WHAT THIS TASK INVOLVES:
Quote only the part that opens with the line containing "What three.js and" and closes with the line containing "const BLOCK_HEIGHT = 40.2;". Keep both of those lines.

WORKING DATA:
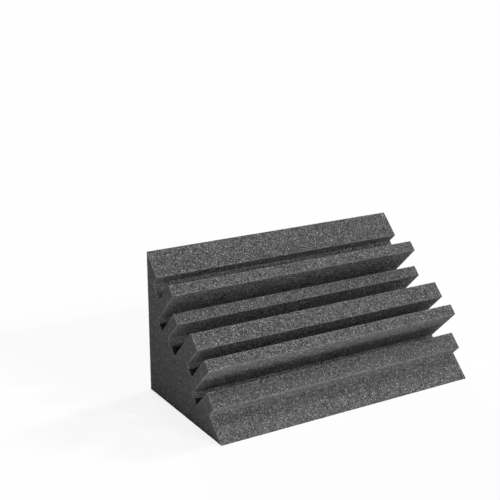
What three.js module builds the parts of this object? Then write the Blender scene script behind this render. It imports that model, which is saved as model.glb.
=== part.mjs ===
// Corner bass trap: one block of charcoal open-cell polyurethane foam for the corner of a room.
//
// Two faces at right angles lie on the two walls. The sloping face between them is cut into a comb of
// square bars and grooves, which run the whole length and give the foam more face to the sound. A flat
// strip is left along each wall.
//
// Two traps are cut from one square block with no waste, by one blade that follows the comb: the bars of
// the one are the grooves of the other. So both traps come out alike only if the comb is its own copy
// when it is turned half round about the middle of the sloping face. A groove in the upper half then has
// a bar of its own size in the lower half, and the other way round.
//
// Millimetres, +Z up. The trap lies on one of its wall faces, as it is laid on a shelf or a table, with
// the other one upright at the back (+Y) and the comb facing forwards and up. The length runs along X.
// The origin is under the middle of the box that the trap fills.

import * as THREE from 'three';

// The trap: both wall faces are equally wide
const wallFaceWidth = 304.8;
const trapLength = 609.6;

// The cuts of one half of the comb, from the strip along the wall to the middle of the sloping face.
// The width is measured down the slope, and the reach square to it: how high the bar stands out of the
// sloping face, or how deep the groove goes below it.
const edgeCutWidth = 38.1;
const edgeCutReach = 25.4;
const outerCutWidth = 25.4;
const outerCutReach = 38.1;
const deepCutWidth = 25.4;
const deepCutReach = 63.5;
const shallowCutWidth = 25.4;
const shallowCutReach = 12.7;
const middleCutWidth = 38.1;
const middleCutReach = 50.8;

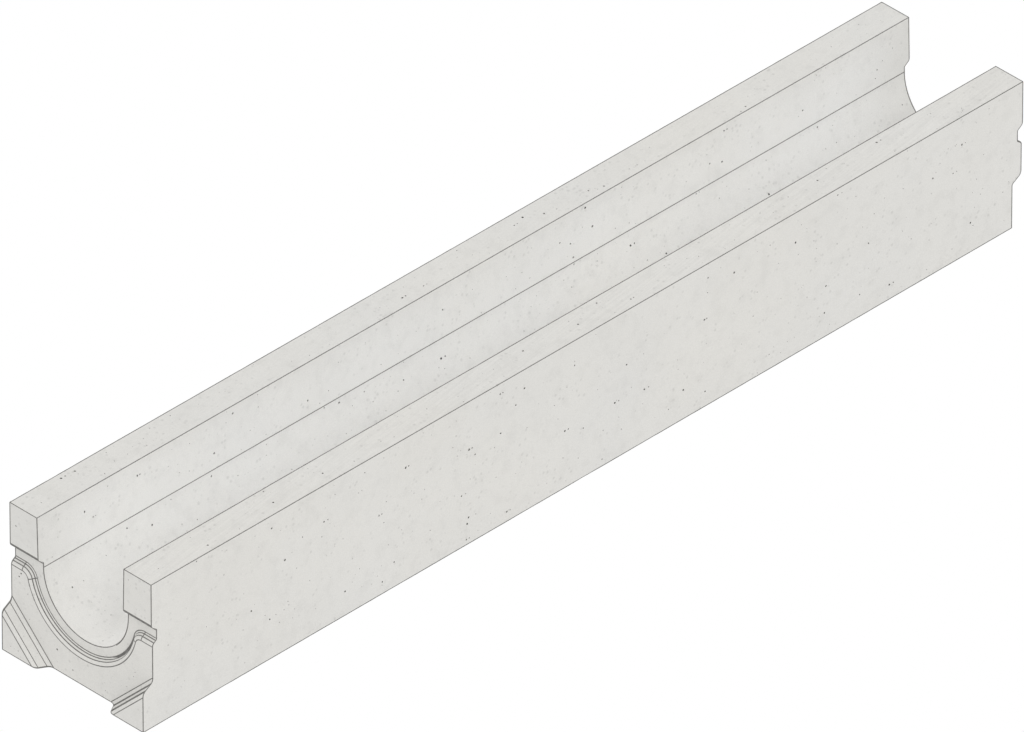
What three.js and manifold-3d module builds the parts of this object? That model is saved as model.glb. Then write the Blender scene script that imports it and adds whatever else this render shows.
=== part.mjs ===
// Precast concrete drainage channel element, 1 m long, with a semicircular bed.
//
// Millimetres. +X runs across the channel, +Y along it, +Z up. The origin is under the middle of
// the element, on the plane of its underside. The tongues are on the -Y end and the matching
// recesses on the +Y end. Depths below are measured down from the top of the walls.

import * as THREE from 'three';
import { mergeVertices } from 'three/addons/utils/BufferGeometryUtils.js';
import Module from 'manifold-3d';

const wasm = await Module();
wasm.setup();

// Overall sizes
const LENGTH = 1000; // between the end faces of the wall blocks
const WIDTH = 162.5;
const HEIGHT = 141;
const TONGUE_REACH = 10; // how far the tongues stand out past the block faces

// Channel section
const CLEAR_TOP = 99; // clear width between the walls at the top
const BED_RADIUS = 48.3;
const SPRING_DEPTH = 51; // where the drafted walls meet the round bed
const BED_STEPS = 40;

// Ends: the wall blocks stand a little proud of the lower end face
const FACE_SETBACK = 1.15;
const BLOCK_HEIGHT = 40.2;

// Seal rebate, a groove that follows the bed and runs out through both sides
const REBATE_DEPTH = 5.8; // its floor behind the block face
const REBATE_SLOPE = rad(55); // walls against the plane of the end face
const REBATE_EDGE_R = 4;
const REBATE_ROOT_R = 2;
const REBATE_RADIUS = 57.3; // outer edge of the floor around the bed
const REBATE_LEDGE = 55.4; // depth of the floor's lower edge at the sides
const REBATE_CORNER_R = 13.2;
const REBATE_ARC_STEPS = 36;
const REBATE_CORNER_STEPS = 7;

// Tongues and recesses in the two lower corners of the ends
const KEY_SLOPE = rad(67);
const TONGUE_LEG = 49; // along the side and the underside, where it leaves the end face
const TONGUE_EDGE_R = 3.9;
const TONGUE_ROOT_R = 3.9;
const RECESS_LEG = 54;
const RECESS_DEPTH = 11.5; // its floor behind the block face
const RECESS_EDGE_R = 4;
const RECESS_ROOT_R = 1.5;

// Wire mesh cast into the walls and the floor
const WIRE_R = 2;
const WIRE_SIDES = 8;
const WIRE_FLAT = WIRE_R * Math.cos(Math.PI / WIRE_SIDES); // from the middle to a flat facet
const CAST_GAP = 0.3; // left between neighbouring pieces
const WIRE_STEP = 2 * WIRE_FLAT + CAST_GAP; // middle to middle, where two wires lie together
const LEG_X = 66.5; // middle of the wall wires
const LEG_TOP = 121;
const FLOOR_Z = 18; // middle of the floor part of the cross wires
const BEND_R = 12;
const BEND_STEPS = 6;
const CROSS_COUNT = 7;
const CROSS_PITCH = 150;
const LONG_HALF = 474;
const LONG_TOP_Z = 112;
const LONG_FLOOR_X = 22;

// Plastic spacers that hold the mesh off the mould
const SPACER_X = 40;
const SPACER_PITCH = 300;
const SPACER_ROWS = 4;
const SPACER_FOOT_R = 9;
const SPACER_TOP_R = 5.5;
const SPACER_HEIGHT = 19.5;
const SPACER_SIDES = 12;

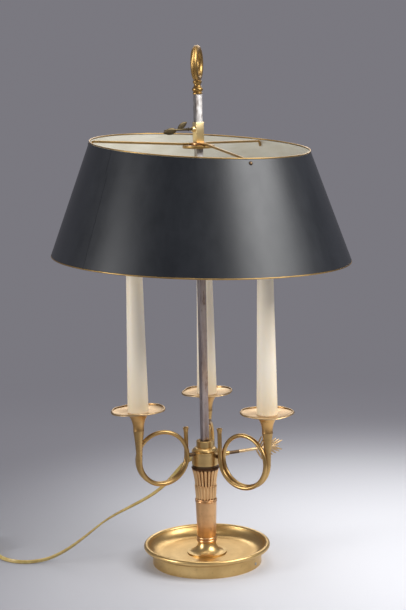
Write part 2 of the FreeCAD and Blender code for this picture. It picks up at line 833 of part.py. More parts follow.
def make_arms():
    level = mm("loop_height")
    axis = FreeCAD.Placement(FreeCAD.Vector(mm("bell_reach"), mm("strand_offset"), level),
                             FreeCAD.Rotation())
    flare_top = size("flare_height")
    bell_top = flare_top + size("bell_height")
    wall = size("horn_radius") - size("horn_bore_radius")
    pan_foot = bell_top
    pan_top = pan_foot + size("pan_thickness")
    rim = pan_foot + size("pan_dish")
    pan_edge = size("pan_radius") - size("pan_rim_radius")
    candle_top = pan_top + size("candle_height")
    holder_top = candle_top - size("rod_hole_gap")
    holder_foot = holder_top - size("holder_height")
    for name, place in zip(ARM_NAMES, arm_places()):
        on_axis = place.multiply(axis)
        keep("horn_tube_" + name, shaped("horn_tube_" + name,
                                         horn_shape(mm("mouth_height_" + name)), place))
        turned("horn_bell_" + name, [
            (size("flare_radius") - wall, flare_top),
            (size("flare_radius"), flare_top),
            (size("bell_top_radius"), bell_top, size("bell_curve"), -1),
            (size("bell_bore_radius"), bell_top),
            (size("bell_bore_radius"), flare_top + wall * 3),
        ], on_axis)
        turned("drip_pan_" + name, [
            (size("bell_bore_radius"), pan_foot),
            (size("pan_flat_radius"), pan_foot),
            (pan_edge, rim, size("pan_curve"), 1),
            (size("pan_radius"), rim + size("pan_rim_radius") / 2, size("pan_rim_radius"), 1),
            (pan_edge, rim + size("pan_thickness"), size("pan_rim_radius"), 1),
            (size("pan_flat_radius"), pan_top, size("pan_curve"), -1),
            (size("bell_bore_radius"), pan_top),
        ], on_axis)
        turned("candle_sleeve_" + name, [
            (size("candle_foot_radius") - size("candle_wall"), pan_top),
            (size("candle_foot_radius"), pan_top),
            (size("candle_top_radius"), candle_top),
            (size("candle_top_radius") - size("candle_wall"), candle_top),
        ], on_axis)
        turned("lampholder_" + name, [
            (size("riser_bore_radius"), holder_foot),
            (size("holder_radius"), holder_foot),
            (size("holder_radius"), holder_top),
            (size("holder_radius") - size("holder_wall"), holder_top),
            (size("holder_radius") - size("holder_wall"), holder_foot + size("holder_floor")),
            (size("riser_bore_radius"), holder_foot + size("holder_floor")),
        ], on_axis)
        belly = candle_top + size("bulb_belly_height")
        tip = candle_top + size("bulb_height")
        turned("bulb_glass_" + name, [
            (0, candle_top),
            (size("bulb_neck_radius"), candle_top),
            (size("bulb_radius"), belly, size("bulb_shoulder_curve"), 1),
            (size("bulb_tip_radius"), tip, size("bulb_flame_curve"), 1),
            (0, tip),
        ], on_axis)

    caps, risers, lugs, wires = [], [], [], []
    riser_foot = bell_top - size("riser_foot")
    riser_top = holder_foot
    cap_foot = holder_foot + size("holder_floor") + size("screw_clearance")
    cap_length = candle_top - size("screw_clearance") - cap_foot
    inner = mm("bell_reach") - 2 * mm("loop_radius")
    for name, place in zip(ARM_NAMES, arm_places()):
        on_axis = place.multiply(axis)
        caps.append(cylinder("bulb_cap_" + name, size("bulb_cap_radius"), cap_length,
                             on_axis.multiply(at_height(cap_foot))))
        outside = cylinder("riser_blank_" + name, size("riser_radius"), riser_top - riser_foot,
                           on_axis.multiply(at_height(riser_foot)))
        inside = cylinder("riser_bore_" + name, size("riser_bore_radius"),
                          riser_top - riser_foot, on_axis.multiply(at_height(riser_foot)))
        risers.append(cut("riser_" + name, outside, inside))
        aside = place.multiply(FreeCAD.Placement(
            FreeCAD.Vector(0, mm("strand_offset"), level),
            turned_by(FreeCAD.Vector(0, 1, 0), 90.0)))
        lug = cylinder("lug_blank_" + name, size("lug_radius"),
                       size("bell_reach") - size("loop_radius") * 2 - size("lug_start"),
                       aside.multiply(at_height(size("lug_start"))))
        lug_bore = cylinder("lug_bore_" + name, size("lug_bore_radius"), size("bell_reach"),
                            aside)
        strand = cylinder("lug_saddle_" + name, size("horn_radius") + size("lug_gap"),
                          size("lug_radius") * 3,
                          place.multiply(FreeCAD.Placement(
                              FreeCAD.Vector(inner, mm("strand_offset"),
                                             level - 1.5 * mm("lug_radius")),
                              FreeCAD.Rotation())))
        lugs.append(cut("lug_" + name, cut("lug_open_" + name, lug, lug_bore), strand))
        wires.append(shaped("wire_" + name, arm_wire(inner, riser_top.value), place))
    keep("bulb_caps", fused("bulb_caps", caps))
    keep("candle_risers", fused("candle_risers", risers))
    keep("arm_lugs", fused("arm_lugs", lugs))
    keep("arm_wires", fused("arm_wires", wires))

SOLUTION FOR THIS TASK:
What three.js and manifold-3d module builds the parts of this object? That model is saved as model.glb. Then write the Blender scene script that imports it and adds whatever else this render shows.
=== part.mjs ===
// Precast concrete drainage channel element, 1 m long, with a semicircular bed.
//
// Millimetres. +X runs across the channel, +Y along it, +Z up. The origin is under the middle of
// the element, on the plane of its underside. The tongues are on the -Y end and the matching
// recesses on the +Y end. Depths below are measured down from the top of the walls.

import * as THREE from 'three';
import { mergeVertices } from 'three/addons/utils/BufferGeometryUtils.js';
import Module from 'manifold-3d';

const wasm = await Module();
wasm.setup();

// Overall sizes
const LENGTH = 1000; // between the end faces of the wall blocks
const WIDTH = 162.5;
const HEIGHT = 141;
const TONGUE_REACH = 10; // how far the tongues stand out past the block faces

// Channel section
const CLEAR_TOP = 99; // clear width between the walls at the top
const BED_RADIUS = 48.3;
const SPRING_DEPTH = 51; // where the drafted walls meet the round bed
const BED_STEPS = 40;

// Ends: the wall blocks stand a little proud of the lower end face
const FACE_SETBACK = 1.15;
const BLOCK_HEIGHT = 40.2;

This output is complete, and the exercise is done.